-- EXTRACTED INFORMATION start --
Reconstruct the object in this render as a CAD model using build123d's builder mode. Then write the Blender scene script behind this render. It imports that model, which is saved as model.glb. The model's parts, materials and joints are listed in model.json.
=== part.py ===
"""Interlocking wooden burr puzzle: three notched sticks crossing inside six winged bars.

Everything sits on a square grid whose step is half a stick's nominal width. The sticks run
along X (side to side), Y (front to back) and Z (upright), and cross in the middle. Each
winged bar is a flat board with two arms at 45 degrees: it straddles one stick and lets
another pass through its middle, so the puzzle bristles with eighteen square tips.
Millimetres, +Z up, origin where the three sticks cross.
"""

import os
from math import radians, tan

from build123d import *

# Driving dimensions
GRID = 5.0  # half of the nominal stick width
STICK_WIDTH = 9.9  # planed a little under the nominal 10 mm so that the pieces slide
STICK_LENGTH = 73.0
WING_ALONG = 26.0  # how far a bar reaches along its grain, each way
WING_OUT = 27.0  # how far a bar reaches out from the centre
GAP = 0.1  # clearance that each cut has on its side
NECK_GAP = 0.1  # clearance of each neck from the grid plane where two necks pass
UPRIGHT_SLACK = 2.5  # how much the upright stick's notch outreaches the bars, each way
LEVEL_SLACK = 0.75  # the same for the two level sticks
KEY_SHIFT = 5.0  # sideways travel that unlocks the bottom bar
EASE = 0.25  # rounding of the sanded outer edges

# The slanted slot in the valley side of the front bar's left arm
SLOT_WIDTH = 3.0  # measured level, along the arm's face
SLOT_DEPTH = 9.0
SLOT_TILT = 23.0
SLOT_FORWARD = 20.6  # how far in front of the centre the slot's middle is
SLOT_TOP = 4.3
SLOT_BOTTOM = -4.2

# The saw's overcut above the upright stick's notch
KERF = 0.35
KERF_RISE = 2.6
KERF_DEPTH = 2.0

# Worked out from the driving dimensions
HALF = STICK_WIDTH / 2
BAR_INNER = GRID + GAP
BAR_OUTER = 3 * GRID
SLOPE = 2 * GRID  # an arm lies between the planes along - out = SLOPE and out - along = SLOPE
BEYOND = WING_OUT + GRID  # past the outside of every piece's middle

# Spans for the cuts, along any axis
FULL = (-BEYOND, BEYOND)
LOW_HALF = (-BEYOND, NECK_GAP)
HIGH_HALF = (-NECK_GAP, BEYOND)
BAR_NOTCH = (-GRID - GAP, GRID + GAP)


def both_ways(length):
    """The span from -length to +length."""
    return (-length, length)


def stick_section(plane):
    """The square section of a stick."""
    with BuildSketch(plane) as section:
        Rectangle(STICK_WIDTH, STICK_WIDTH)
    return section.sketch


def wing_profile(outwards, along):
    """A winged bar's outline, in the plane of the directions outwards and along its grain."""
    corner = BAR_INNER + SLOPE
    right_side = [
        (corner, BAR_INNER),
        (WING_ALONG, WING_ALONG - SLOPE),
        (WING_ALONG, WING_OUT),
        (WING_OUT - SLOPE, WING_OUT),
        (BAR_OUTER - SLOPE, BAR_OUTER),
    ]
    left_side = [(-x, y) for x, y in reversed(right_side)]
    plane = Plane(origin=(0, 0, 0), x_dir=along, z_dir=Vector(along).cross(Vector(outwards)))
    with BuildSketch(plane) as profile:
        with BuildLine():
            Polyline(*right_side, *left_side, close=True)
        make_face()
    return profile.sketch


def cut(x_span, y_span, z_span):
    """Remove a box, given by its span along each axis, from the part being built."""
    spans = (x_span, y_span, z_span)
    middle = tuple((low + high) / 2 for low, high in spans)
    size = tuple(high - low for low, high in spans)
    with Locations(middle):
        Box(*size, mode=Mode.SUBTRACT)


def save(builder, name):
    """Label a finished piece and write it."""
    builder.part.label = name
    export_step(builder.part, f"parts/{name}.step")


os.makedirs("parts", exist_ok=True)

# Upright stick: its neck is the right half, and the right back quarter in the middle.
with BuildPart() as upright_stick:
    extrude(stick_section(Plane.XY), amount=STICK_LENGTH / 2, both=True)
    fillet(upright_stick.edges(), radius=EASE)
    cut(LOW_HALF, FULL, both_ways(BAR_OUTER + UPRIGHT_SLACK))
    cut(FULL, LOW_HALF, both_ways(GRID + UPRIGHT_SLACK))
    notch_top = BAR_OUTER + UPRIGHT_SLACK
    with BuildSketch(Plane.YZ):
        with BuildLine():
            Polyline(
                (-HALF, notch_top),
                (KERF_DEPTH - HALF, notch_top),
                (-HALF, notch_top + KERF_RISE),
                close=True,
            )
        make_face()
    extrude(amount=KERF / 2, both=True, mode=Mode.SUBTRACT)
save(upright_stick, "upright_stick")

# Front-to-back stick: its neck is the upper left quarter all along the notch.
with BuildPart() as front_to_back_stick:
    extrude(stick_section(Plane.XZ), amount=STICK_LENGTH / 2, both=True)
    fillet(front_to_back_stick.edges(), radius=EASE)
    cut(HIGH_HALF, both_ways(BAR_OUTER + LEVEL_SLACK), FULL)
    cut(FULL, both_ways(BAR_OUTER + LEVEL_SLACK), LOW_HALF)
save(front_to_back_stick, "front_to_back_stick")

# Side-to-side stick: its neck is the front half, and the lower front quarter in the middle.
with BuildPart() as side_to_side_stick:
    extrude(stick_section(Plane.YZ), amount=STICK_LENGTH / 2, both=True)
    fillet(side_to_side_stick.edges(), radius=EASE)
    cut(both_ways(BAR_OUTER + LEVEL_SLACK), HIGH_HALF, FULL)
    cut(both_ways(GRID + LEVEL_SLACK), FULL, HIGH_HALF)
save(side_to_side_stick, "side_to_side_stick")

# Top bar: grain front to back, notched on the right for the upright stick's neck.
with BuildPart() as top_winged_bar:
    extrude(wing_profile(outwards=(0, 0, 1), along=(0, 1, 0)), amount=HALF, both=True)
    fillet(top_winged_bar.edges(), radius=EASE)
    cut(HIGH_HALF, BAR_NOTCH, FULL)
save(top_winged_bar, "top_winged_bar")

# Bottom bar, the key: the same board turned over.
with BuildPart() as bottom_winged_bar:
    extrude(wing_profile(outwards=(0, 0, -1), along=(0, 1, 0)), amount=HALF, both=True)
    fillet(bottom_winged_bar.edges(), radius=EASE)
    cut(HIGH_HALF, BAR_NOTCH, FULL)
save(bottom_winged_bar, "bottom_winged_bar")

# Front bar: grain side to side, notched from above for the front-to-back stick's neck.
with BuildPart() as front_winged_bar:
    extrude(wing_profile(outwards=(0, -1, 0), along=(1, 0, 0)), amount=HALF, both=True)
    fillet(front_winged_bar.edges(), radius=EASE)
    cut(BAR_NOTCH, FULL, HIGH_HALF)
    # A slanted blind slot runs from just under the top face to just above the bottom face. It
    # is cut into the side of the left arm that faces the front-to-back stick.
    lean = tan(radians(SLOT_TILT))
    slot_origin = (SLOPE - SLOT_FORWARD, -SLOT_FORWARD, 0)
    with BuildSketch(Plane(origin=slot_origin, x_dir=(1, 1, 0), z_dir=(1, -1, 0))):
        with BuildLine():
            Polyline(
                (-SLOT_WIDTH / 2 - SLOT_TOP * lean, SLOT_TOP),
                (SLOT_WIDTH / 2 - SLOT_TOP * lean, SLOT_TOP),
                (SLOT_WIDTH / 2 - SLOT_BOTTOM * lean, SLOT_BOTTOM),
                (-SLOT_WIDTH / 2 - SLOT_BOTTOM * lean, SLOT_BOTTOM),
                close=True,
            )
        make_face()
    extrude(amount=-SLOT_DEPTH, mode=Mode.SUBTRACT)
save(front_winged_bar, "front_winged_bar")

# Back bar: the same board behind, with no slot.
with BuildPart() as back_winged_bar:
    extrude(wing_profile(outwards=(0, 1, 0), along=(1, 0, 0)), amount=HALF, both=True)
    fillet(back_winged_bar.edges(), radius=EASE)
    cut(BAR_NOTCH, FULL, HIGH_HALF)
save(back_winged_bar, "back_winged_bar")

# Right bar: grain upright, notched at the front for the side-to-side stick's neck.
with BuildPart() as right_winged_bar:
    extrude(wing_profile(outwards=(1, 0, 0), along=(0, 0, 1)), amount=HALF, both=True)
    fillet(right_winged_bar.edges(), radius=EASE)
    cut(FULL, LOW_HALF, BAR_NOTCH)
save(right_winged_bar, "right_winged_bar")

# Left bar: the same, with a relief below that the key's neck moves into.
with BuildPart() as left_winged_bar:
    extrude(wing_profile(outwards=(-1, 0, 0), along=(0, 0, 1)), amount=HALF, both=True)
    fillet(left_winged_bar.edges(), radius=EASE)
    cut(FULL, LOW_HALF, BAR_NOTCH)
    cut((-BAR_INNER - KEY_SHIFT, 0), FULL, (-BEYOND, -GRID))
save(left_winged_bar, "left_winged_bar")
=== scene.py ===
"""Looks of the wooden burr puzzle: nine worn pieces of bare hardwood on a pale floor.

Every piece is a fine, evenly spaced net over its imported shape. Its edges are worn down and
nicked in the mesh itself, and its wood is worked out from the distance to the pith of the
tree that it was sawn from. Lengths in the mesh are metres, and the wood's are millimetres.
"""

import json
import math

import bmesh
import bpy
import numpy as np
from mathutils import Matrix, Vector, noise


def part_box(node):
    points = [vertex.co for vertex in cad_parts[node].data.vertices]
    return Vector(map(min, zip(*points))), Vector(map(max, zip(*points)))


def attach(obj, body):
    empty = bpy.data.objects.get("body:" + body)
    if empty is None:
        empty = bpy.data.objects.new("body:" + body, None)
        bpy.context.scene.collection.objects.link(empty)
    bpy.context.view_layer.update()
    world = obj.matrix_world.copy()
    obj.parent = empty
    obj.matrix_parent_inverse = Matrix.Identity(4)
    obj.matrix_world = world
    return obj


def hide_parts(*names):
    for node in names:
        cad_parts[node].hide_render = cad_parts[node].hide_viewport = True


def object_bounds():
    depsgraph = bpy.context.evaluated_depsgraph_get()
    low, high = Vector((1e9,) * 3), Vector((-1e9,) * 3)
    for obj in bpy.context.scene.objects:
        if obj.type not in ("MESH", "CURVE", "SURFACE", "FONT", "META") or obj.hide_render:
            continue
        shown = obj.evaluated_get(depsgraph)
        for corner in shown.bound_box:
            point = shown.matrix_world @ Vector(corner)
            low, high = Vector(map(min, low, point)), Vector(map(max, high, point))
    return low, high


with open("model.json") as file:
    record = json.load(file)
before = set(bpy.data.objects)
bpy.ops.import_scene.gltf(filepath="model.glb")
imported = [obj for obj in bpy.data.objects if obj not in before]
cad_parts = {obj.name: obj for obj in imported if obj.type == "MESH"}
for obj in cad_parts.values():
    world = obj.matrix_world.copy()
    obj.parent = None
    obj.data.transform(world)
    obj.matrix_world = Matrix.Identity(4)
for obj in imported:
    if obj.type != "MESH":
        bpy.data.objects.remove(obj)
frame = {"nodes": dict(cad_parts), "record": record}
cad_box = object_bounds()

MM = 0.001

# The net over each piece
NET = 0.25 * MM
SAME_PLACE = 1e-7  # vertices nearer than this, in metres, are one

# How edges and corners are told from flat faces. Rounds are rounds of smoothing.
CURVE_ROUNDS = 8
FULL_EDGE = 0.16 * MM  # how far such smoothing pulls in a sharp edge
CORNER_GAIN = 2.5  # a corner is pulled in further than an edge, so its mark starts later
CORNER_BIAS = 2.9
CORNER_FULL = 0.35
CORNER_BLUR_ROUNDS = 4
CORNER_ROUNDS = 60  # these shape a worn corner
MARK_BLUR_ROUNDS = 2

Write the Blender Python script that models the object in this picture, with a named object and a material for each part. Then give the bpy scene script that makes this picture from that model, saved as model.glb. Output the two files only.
-- EXTRACTED INFORMATION end --
### [TASK PROMPT]
Repeat only the stretch of lines that begins at the line containing "bpy.data.objects.remove(obj)" and ends at the last line above, both included.

### [RESPONSE]
        bpy.data.objects.remove(obj)
frame = {"nodes": dict(cad_parts), "record": record}
cad_box = object_bounds()

MM = 0.001

# The net over each piece
NET = 0.25 * MM
SAME_PLACE = 1e-7  # vertices nearer than this, in metres, are one

# How edges and corners are told from flat faces. Rounds are rounds of smoothing.
CURVE_ROUNDS = 8
FULL_EDGE = 0.16 * MM  # how far such smoothing pulls in a sharp edge
CORNER_GAIN = 2.5  # a corner is pulled in further than an edge, so its mark starts later
CORNER_BIAS = 2.9
CORNER_FULL = 0.35
CORNER_BLUR_ROUNDS = 4
CORNER_ROUNDS = 60  # these shape a worn corner
MARK_BLUR_ROUNDS = 2

Write the Blender Python script that models the object in this picture, with a named object and a material for each part. Then give the bpy scene script that makes this picture from that model, saved as model.glb. Output the two files only.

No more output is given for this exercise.